In fraud contexts, an “event” might be a transaction, an account action, a login attempt, a ticket submission, or a shipment change request. Triage systems evaluate risk quickly, then route the case into the right workflow. High-risk cases get stronger controls, while low-risk cases pass through with minimal scrutiny.
Traditional fraud detection often flags suspicious activity, but triage goes further by determining what the team should do next, and what data they actually need to do it. That distinction matters for privacy.
Why data leakage risk increases with fraud tooling
Fraud investigations demand context. Investigators want payment history, device identifiers, IP reputation, customer attributes, communications, and sometimes internal case notes. Over time, organizations build multiple “analysis sandboxes,” each with different access controls. Even when access is restricted, copying datasets or exporting logs can increase the chance that data ends up in the wrong place.
Leakage risks typically rise when one of these happens:
- Large volumes of personal data are loaded into shared analytics environments.
- Multiple tools require the same dataset, creating redundant data copies.
- Models and feature pipelines store raw attributes longer than necessary.
- Analysts need to view full records for many cases, not just the risky subset.
- Third-party vendors receive more data than required for scoring and routing.
AI triage aims to break the cycle by separating “risk scoring inputs” from “investigation data.” In other words, the system uses privacy-friendly features to make a routing decision, then reveals full details only for the small fraction of cases that earn deeper review.
Design principle: score on minimal, then escalate with justification
The strongest privacy posture in triage systems often comes from a two-stage approach.
- Initial risk scoring with minimal data exposure. The triage model consumes carefully selected signals, such as aggregated behavioral metrics, tokenized identifiers, and time-window statistics. It avoids pulling raw profiles into the scoring context.
- Escalation for human review with least-privilege access. When a case is routed to analysts, the workflow requests only the fields required for that specific decision step, such as the order summary, relevant transaction evidence, and a limited customer context.

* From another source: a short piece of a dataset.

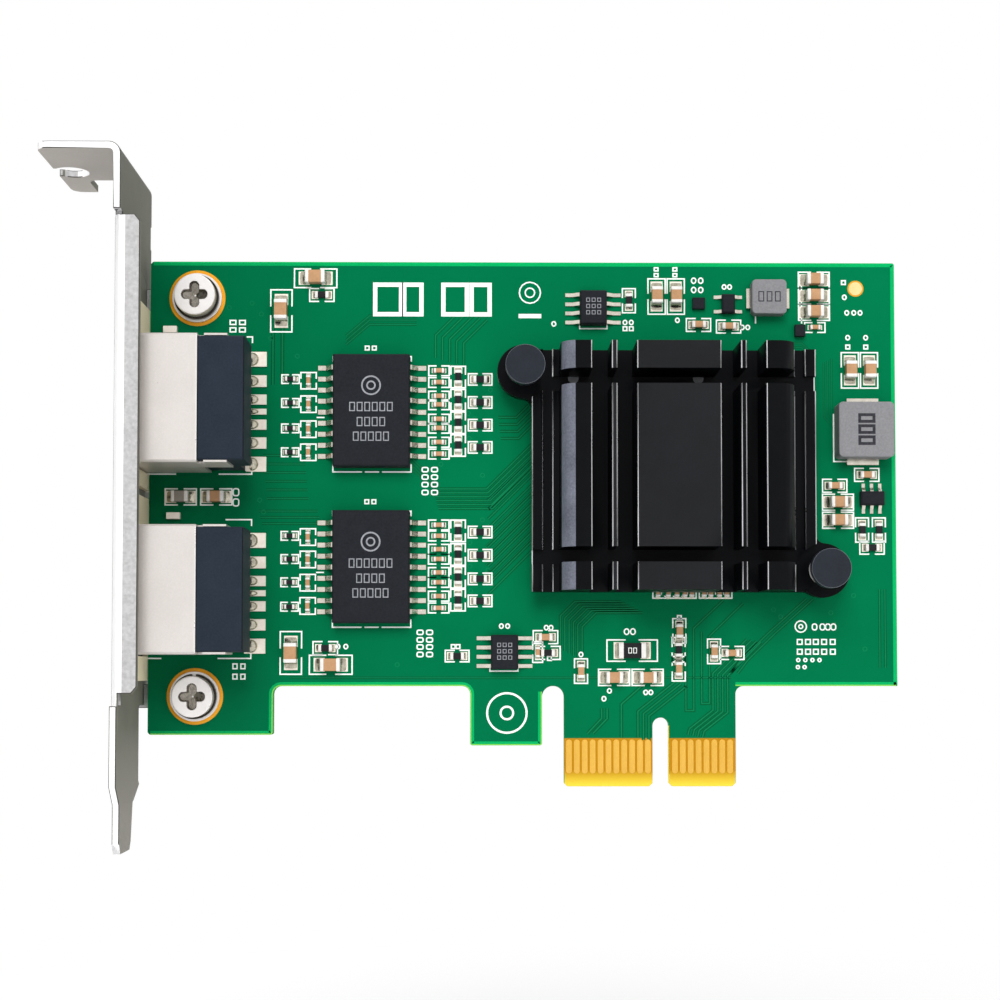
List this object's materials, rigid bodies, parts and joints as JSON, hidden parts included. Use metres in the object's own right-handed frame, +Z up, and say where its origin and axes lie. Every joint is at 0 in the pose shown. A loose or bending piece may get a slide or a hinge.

This reduces “unnecessary visibility.” Analysts don’t see sensitive data for every event, only for the events they truly need to act on. The system also logs why a case was escalated, so privacy and compliance teams can audit routing decisions.
Privacy-preserving features that still catch fraud
Privacy-preserving does not mean “blind.” Many fraud signals can be represented without exposing raw personal data. The trade-off is engineering discipline and measurement, not the elimination of signals altogether.
Common feature categories that can be implemented with limited data access include:
- Aggregated behavior features: counts of attempts in time windows, velocity metrics, and ratios that don’t require full identity attributes.
- Tokenized identifiers: hashed or tokenized device IDs, session IDs, or account identifiers that can be used for correlation without exposing the original value.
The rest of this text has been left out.